SUPPLIED MATERIAL:
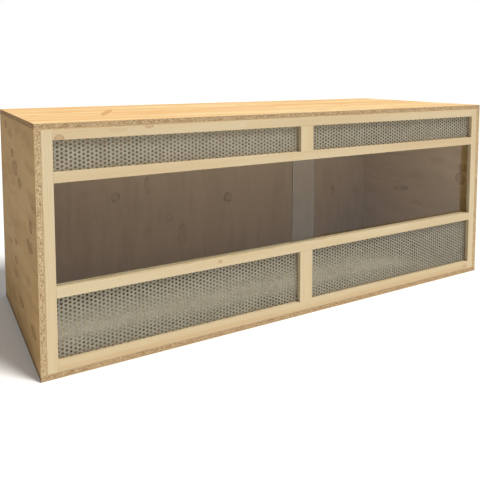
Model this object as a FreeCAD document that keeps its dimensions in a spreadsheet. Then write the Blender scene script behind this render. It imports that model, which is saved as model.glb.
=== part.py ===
import FreeCAD, Part

import os

import Sketcher

# Terrarium: a long box of faced boards, closed in front by a batten frame that holds four
# perforated sheets and two sliding glass panes.
# Millimetres. +X runs along the front to the right, the front faces -Y and +Z is up.
# The origin is at the middle of the underside.

SIZES = {
    # The box of boards
    "length": 1200,
    "depth": 480,
    "height": 480,
    "board_thickness": 12,
    # The battens of the front frame: face width, depth and eased edge, and the wider uprights
    "batten_width": 20,
    "batten_depth": 10,
    "batten_rounding": 0.8,
    "mullion_width": 35,
    # The clear heights behind which the sheets lie; the door opening takes the rest
    "lower_opening_height": 121,
    "upper_opening_height": 59,
    # Perforated sheets, which lap behind the battens on all sides
    "sheet_thickness": 0.8,
    "sheet_lap": 7.5,
    "sheet_edge_play": 0.5,
    # Glass panes, and the grooved tracks that they slide in
    "pane_thickness": 3,
    "pane_overlap": 60,
    "pane_arris": 0.4,
    "pane_side_play": 0.4,
    "pane_seat_play": 0.3,
    "pane_end_play": 1,
    "pane_top_hold": 3.5,
    "pane_lift_play": 0.5,
    "track_divider": 2,
    "track_rear_lip": 3,
    "lower_groove_depth": 5,
    # Dowels between the boards
    "board_dowel_diameter": 6,
    "board_dowel_length": 30,
    "board_dowel_in_face": 8,
    "board_dowel_margin": 60,
    # Dowels of the front frame
    "frame_dowel_diameter": 4,
    "frame_dowel_length": 16,
    "stile_dowel_margin": 76,
    "rail_dowel_margin": 120,
    "mullion_dowel_spacing": 18,
    # How every dowel is shaped, and how it sits in its hole
    "dowel_bevel": 0.8,
    "glue_gap": 0.1,
    "glue_pocket": 0.5,
    # Pan-head screws of the perforated sheets
    "screw_diameter": 2.5,
    "screw_length": 7,
    "screw_tip_length": 1.5,
    "screw_head_diameter": 5,
    "screw_head_height": 1.8,
    "screw_head_flat_share": 0.6,
    "screw_head_rim_share": 0.4,
    "screw_slot_width": 0.7,
    "screw_slot_length": 2.8,
    "screw_slot_depth": 0.9,
    "screw_play": 0.1,
    "screw_inset": 3.7,
    "screw_end_margin": 12,
    # How far a cut runs past the face that it leaves
    "overrun": 1,
}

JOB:
Your answer should be a single number: the count of lines in the listing that contain the word "behind".

REPLY TO THE TASK:
3